Canti della guerra latina
 

Sono quattordici poesie (di cui due in francese) e sei prose ritmate di Gabriele d'Annunzio (1863-1938), scritte fra il 1914 e il 1918, e raccolte in volume nel 1933. Assai fiacche d'ispirazione, non solo mancano dell'antico émpito di poesia, ma altresì della qualunque genuinità, dell'ebrezza lirica, dell'ansia di qualcosa fuori di sé, che mette un fremito delle Faville del meglio nei contemporanei discorsi, Per la più grande Italia, La riscossa; e quella mancanza è in ragione della maggiore forzatura data al tema poetico, sia per riassumere l'eroicità del Superuomo, sia soprattutto per obbedire al còmpito celebratorio ed esortatorio di poeta ufficiale.

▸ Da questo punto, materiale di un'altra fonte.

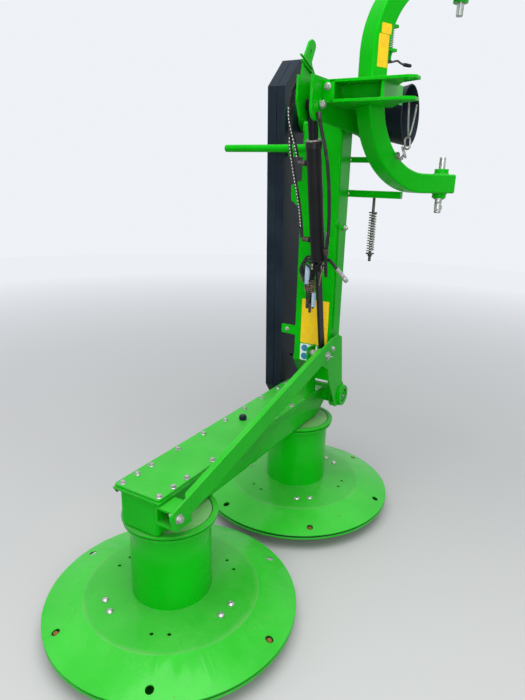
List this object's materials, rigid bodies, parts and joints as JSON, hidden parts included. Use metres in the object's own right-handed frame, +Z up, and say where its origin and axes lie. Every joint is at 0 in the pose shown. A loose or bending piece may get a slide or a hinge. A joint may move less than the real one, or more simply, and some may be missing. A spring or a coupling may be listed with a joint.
{
  "type": "two-drum rotary mower",
  "caption": "Tractor-mounted drum mower with a low cutterbar, side stay, upright folding arm with belt guard, lift cylinder and C-shaped hitch frame.",
  "frame": {"origin": "on the ground under the inner drum's axis, at the lowest point of its saucer", "axes": "+X outboard along the cutterbar from the inner drum to the outer one, +Y the direction of travel, +Z up"},
  "size_m": [1.788, 0.9566, 2.3065],
  "materials": {
    "green_paint": "gloss",
    "black_paint": "satin",
    "black_plastic": "matte",
    "dark_steel": "satin",
    "zinc": "satin",
    "hose_rubber": "satin"
  },
  "bodies": {
    "cutterbar": {"cutterbar_housing": "green_paint", "housing_cover": "green_paint", "hinge_tower": "green_paint", "stay_bar": "green_paint", "stay_bracket": "green_paint", "link_pin": "zinc"},
    "drum_unit_inner": {"drum_inner": "green_paint", "knives_inner": "dark_steel"},
    "drum_unit_outer": {"drum_outer": "green_paint", "knives_outer": "dark_steel"},
    "saucer_unit_inner": {"saucer_inner": "green_paint"},
    "saucer_unit_outer": {"saucer_outer": "green_paint"},
    "arm": {"carrying_arm": "green_paint", "belt_guard_outer": "black_paint", "belt_guard_inner": "black_paint", "curtain_tube": "green_paint", "transport_catch": "green_paint", "shaft_guard_bell": "black_plastic", "breakaway_bar": "green_paint", "breakaway_spring": "zinc"},
    "input": {"input_shaft": "dark_steel"},
    "head": {"hitch_frame": "green_paint", "hitch_pin_lower": "zinc", "hitch_pin_upper": "zinc", "mast": "green_paint", "lift_bracket": "green_paint", "valve_lever": "green_paint", "hitch_latch": "green_paint", "check_chain": "zinc"},
    "link": {"lift_link": "black_paint"},
    "cylinder": {"lift_cylinder": "black_paint", "hose_upper_port": "hose_rubber", "hose_lower_port": "hose_rubber", "hose_front": "hose_rubber", "hose_loose": "hose_rubber", "hose_coupler": "zinc", "hose_bundle": "hose_rubber"},
    "rod": {"lift_rod": "black_paint"}
  },
  "joints": [
    {"name": "drum_inner_spin", "type": "hinge", "parent": "cutterbar", "child": "drum_unit_inner", "pos_m": [0, 0, 0.3], "axis": [0, 0, 1], "continuous": true},
    {"name": "drum_outer_spin", "type": "hinge", "parent": "cutterbar", "child": "drum_unit_outer", "pos_m": [0.92, 0, 0.3], "axis": [0, 0, 1], "continuous": true},
    {"name": "saucer_inner_spin", "type": "hinge", "parent": "cutterbar", "child": "saucer_unit_inner", "pos_m": [0, 0, 0.1], "axis": [0, 0, 1], "continuous": true},
    {"name": "saucer_outer_spin", "type": "hinge", "parent": "cutterbar", "child": "saucer_unit_outer", "pos_m": [0.92, 0, 0.1], "axis": [0, 0, 1], "continuous": true},
    {"name": "arm_fold", "type": "hinge", "parent": "cutterbar", "child": "arm", "pos_m": [-0.125, 0.05, 0.524], "axis": [0, -1, 0], "range_deg": [0, 80]},
    {"name": "input_shaft_spin", "type": "hinge", "parent": "arm", "child": "input", "pos_m": [-0.125, 0.06, 1.728], "axis": [0, 1, 0], "continuous": true},
    {"name": "head_tilt", "type": "hinge", "parent": "arm", "child": "head", "pos_m": [-0.125, 0.18, 1.728], "axis": [0, 1, 0], "range_deg": [-4, 4]},
    {"name": "lift_link_swing", "type": "hinge", "parent": "cutterbar", "child": "link", "pos_m": [0.081, 0.14, 0.77], "axis": [0, -1, 0], "range_deg": [0, 92.17]},
    {"name": "cylinder_swing", "type": "hinge", "parent": "link", "child": "cylinder", "pos_m": [0.16323, 0.14, 1.15737], "axis": [0, -1, 0], "range_deg": [-8, 0]},
    {"name": "cylinder_stroke", "type": "slide", "parent": "cylinder", "child": "rod", "axis": [0.2077, 0, 0.9782], "range_m": [0, 0.39384]}
  ],
  "couplings": [
    {"joint": "drum_outer_spin", "follows": "drum_inner_spin", "ratio": -1},
    {"joint": "lift_link_swing", "follows": "arm_fold", "ratio": 1.1521},
    {"joint": "cylinder_swing", "follows": "arm_fold", "ratio": -0.1},
    {"joint": "cylinder_stroke", "follows": "arm_fold", "m_per_rad": 0.28207}
  ]
}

Resta, del poeta che fu, la splendidezza parnassiana della fattura, dove anch'essa non resta come stanca abitudine; viva specialmente nelle quartine, sostenute in qualche modo dalla difficoltà della rima e del verso. Così in parte la difficoltà del francese regge l'"Ode per la Resurrezione latina", scritta nella strofe libera della Laus vitae. Ma in risultati oratori e pedestri come le simili grandi strofe libere dell'"Ode alla nazione Serba", non accade mai più al D'Annunzio di capitare. Altra freschezza acquista, a rileggerla in questa raccolta, "La Canzone del Quarnaro", inclusa primamente nel volume La beffa di Bùccari; c'è almeno una spinta vera, se non al canto, al comporre, un'impressione nata fuori di tavolino, un'irrisione, fattizia bensì, che corregge anche la retorica che non assorbe. Ma a parte nel libro, e lontano per lirica verità anche da questa Canzone, va considerato il "Cantico per l'Ottava della Vittoria"; dove torna il còmpito celebrativo, il tema superumano, e la retorica che all'uno e all'altro si appiglia, e la delusoria magniloquenza dei discorsi di guerra; ma di quei discorsi torna anche, per la prima volta disteso, il tema lirico, l'ansia di realizzare sé di là dall'offerta suprema di sé all'azione, in un domani che è sempre domani più alto e più oltre. A non contare i ritmi del Notturno, è l'ultima poesia in versi del D'Annunzio nella sua stessa eloquenza, magnanima poesia non indegna del Canto novo.